Profanity in personal branding is definitely hot right now.

But it’s not without its critics. My own mother, for example, sent me this Facebook message a few months ago: “Your dad and I are curious as to why every one of your posts has foul language? We wonder if it’s intentional or just happens because, honestly, in our world, it doesn't seem professional and it would knock you off our list.”

It is intentional. When I swear, I do it because that’s genuinely how I would talk. Even in grad school, my professors were not immune to throwing out a curse word in a seminar and they definitely weren’t shy about showing profane artworks. My brand is a reflection of how I speak.

As Thurber says, swearing serves as a filtering mechanism; because it’s polarizing language, if you can’t handle it on her website or sales page, you won’t enjoy working with her as a coach. “If someone is meant to be my client, they’re going to resonate with the passion and integrity that comes from swearing. If they can’t deal with that, we shouldn’t be working together anyway.”

Thurber actually started her business by following conventional, non-swearing logic, but it felt inauthentic to her. “When it’s natural for me to drop an f-bomb, censoring myself felt fake. The whole reason I started my own business was so that I could do it on my terms.”

She’s not wrong. According to an international group of academic researchers, profanity can actually be a marker of honesty. “We found a consistent positive relationship between profanity and honesty; profanity was associated with less lying and deception at the individual level, and with higher integrity at the society level.”

So for Thurber, swearing is one of the ways that she comes across on the internet as her most authentic self, which she says is far more accepted by men than it is by women. “I have a lot of male clients and a large male audience; it is much more accepted when I curse by males than it is by females. I think women need to understand that it doesn’t make you any less of a woman or any less feminine or classy to curse, if that’s what you feel called to do.”

But her business isn’t all sunshine and swear words, either. She has received criticism for her use of profanity. “I got private messages from people I didn’t even know saying that if I didn’t curse, they’d be more likely to hire me. Or, ‘It must be interesting to think that you need to lower yourself to that level of intelligence.’”

These criticisms are reflective of attitudes about swearing in the workplace. While almost half of Gen X and baby boomers feel it’s unprofessional to swear at work, 56% of executives and managers in this demographic admit to swearing at work.

Some people are so vehemently against profanity in the workplace that they’ve integrated a “no swearing” policy into their workplace. Hancock Concrete is one such company, which has a clear “no swearing, no jerks” sign once you walk in.
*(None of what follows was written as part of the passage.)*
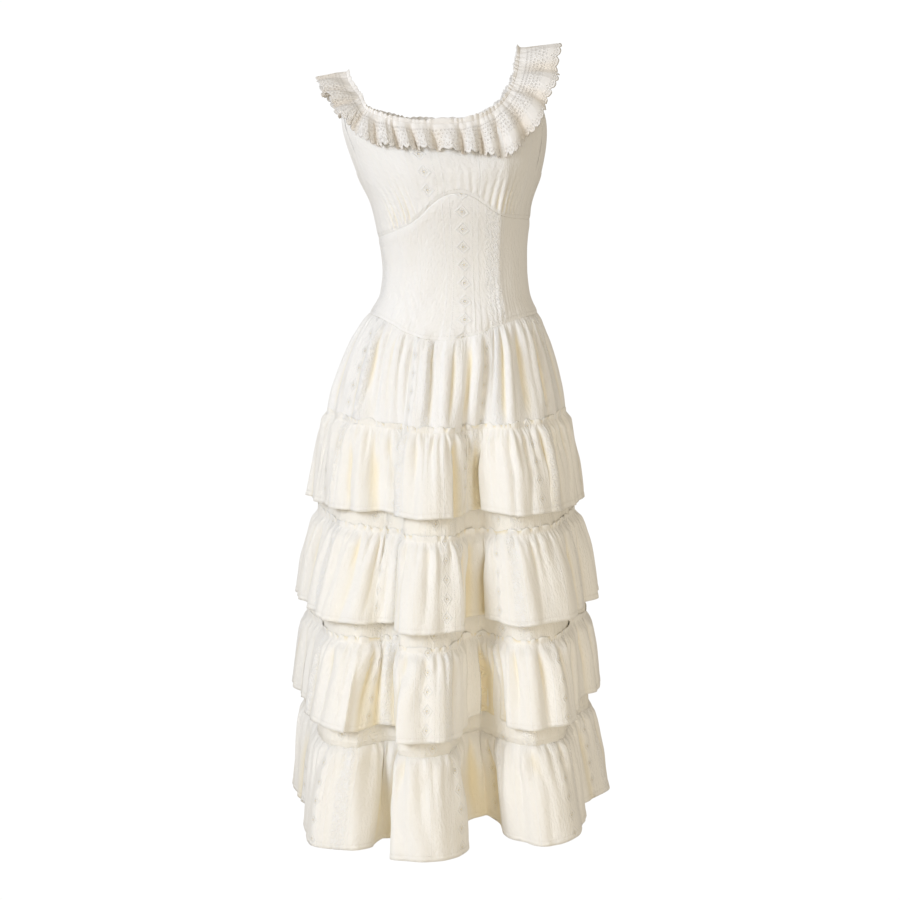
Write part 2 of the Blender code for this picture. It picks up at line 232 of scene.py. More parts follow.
def ease(t):
    """0 below 0, 1 above 1, and a smooth S between."""
    t = np.clip(t, 0.0, 1.0)
    return t * t * (3 - 2 * t)


def bend(x, xs, ys):
    """A smooth curve through points: a cubic between each two, its slope there their harmonic mean."""
    x = np.asarray(x, float)[..., None]
    xs = np.broadcast_to(xs, x.shape[:-1] + xs.shape[-1:])
    ys = np.broadcast_to(ys, xs.shape)
    steps = np.diff(xs, axis=-1)
    rises = np.diff(ys, axis=-1) / steps
    both = rises[..., :-1] * rises[..., 1:]
    sums = np.where(both > 0, rises[..., :-1] + rises[..., 1:], 1.0)
    means = np.where(both > 0, 2 * both / sums, 0.0)
    slopes = np.concatenate([rises[..., :1], means, rises[..., -1:]], axis=-1)
    left = np.clip((xs < x).sum(-1, keepdims=True) - 1, 0, xs.shape[-1] - 2)
    right = left + 1
    step = np.take_along_axis(steps, left, -1)
    y0 = np.take_along_axis(ys, left, -1)
    y1 = np.take_along_axis(ys, right, -1)
    slope0 = np.take_along_axis(slopes, left, -1) * step
    slope1 = np.take_along_axis(slopes, right, -1) * step
    t = (x - np.take_along_axis(xs, left, -1)) / step
    square = 3 * (y1 - y0) - 2 * slope0 - slope1
    cube = 2 * (y0 - y1) + slope0 + slope1
    return (y0 + slope0 * t + square * t**2 + cube * t**3)[..., 0]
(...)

While ultimately, swearing as a business owner is a personal choice, one area where it does pose some issues is in advertising. Recently, advertisers on a website called Mumsnet raised concerns that their ads were appearing next to threads with profanity, and YouTube recently came under scrutiny for demonetizing videos that contain profanity.
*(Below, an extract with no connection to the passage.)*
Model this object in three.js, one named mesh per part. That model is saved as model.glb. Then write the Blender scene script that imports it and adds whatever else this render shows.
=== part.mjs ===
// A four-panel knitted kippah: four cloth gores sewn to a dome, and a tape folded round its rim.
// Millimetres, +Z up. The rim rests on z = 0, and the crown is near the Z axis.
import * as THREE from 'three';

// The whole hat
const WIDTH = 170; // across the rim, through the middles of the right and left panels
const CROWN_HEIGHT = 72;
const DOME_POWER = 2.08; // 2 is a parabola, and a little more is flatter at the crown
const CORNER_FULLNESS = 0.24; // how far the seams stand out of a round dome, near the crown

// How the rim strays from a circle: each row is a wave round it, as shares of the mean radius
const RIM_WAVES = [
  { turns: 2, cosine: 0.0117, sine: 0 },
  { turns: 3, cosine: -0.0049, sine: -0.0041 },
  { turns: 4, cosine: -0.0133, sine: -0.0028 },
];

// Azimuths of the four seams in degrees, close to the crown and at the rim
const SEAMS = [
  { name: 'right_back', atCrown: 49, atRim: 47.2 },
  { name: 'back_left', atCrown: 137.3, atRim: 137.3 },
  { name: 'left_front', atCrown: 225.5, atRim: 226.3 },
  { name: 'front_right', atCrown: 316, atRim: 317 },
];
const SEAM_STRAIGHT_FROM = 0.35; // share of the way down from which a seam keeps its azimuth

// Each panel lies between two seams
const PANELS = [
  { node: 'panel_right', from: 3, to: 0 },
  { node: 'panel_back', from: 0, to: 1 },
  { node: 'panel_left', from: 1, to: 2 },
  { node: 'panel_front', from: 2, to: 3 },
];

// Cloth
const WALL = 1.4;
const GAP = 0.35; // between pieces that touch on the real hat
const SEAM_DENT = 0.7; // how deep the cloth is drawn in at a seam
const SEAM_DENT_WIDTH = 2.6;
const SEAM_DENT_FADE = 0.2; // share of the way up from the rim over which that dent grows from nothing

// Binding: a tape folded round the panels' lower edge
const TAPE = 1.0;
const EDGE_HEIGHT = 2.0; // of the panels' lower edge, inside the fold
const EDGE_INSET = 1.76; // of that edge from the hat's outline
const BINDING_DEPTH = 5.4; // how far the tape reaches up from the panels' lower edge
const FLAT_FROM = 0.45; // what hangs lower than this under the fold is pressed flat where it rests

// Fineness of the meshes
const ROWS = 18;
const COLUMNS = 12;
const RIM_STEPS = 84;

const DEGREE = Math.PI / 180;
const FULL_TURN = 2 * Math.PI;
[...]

Thurber has also had to contend with this difficulty in her Facebook advertisements. Facebook has a strict policy against profanity in her ads. “We all have our brand personas and our audience that we’re promoting to. If you’re promoting a platform where people can be authentic and share and to connect everyone, but being forced to do it on Facebook’s terms, it defeats the purpose because that takes away from the freedom of sharing and the conversation building and the authenticity around that.”

Facebook’s ad policy likely stems from its placement of ads on third-party sites; some of the sites would likely take issue with content containing profanity the same way that advertisers took issue with the profanity in Mumsnet’s threads.
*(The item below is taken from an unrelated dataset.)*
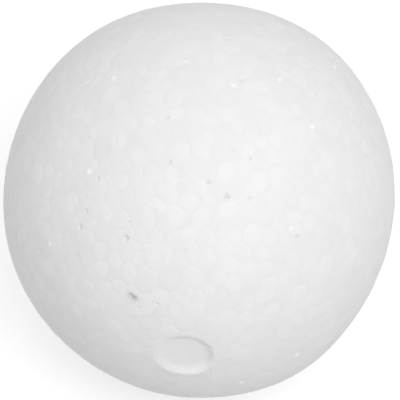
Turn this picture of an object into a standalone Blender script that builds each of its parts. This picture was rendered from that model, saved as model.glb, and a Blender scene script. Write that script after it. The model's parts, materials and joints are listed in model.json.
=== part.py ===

In the age of influencer marketing, where captions increasingly matter as much as the photo, developing a strong personal brand is the key to success. Thurber’s built a successful business doing just that her use profanity alienates anyone who wouldn’t like the way that she interacts with clients and customers, but it draws in people who like her raw and unfiltered attitude.

While it opens her up to critiques and can limit her expression when it comes to paid advertising, it’s also helped propel the organic growth of her message. Thurber’s brand does exactly what a successful personal brand should do: polarize those who aren’t aligned with her message, challenge the norms on what’s considered “professional” and attract individuals to her who share her worldview.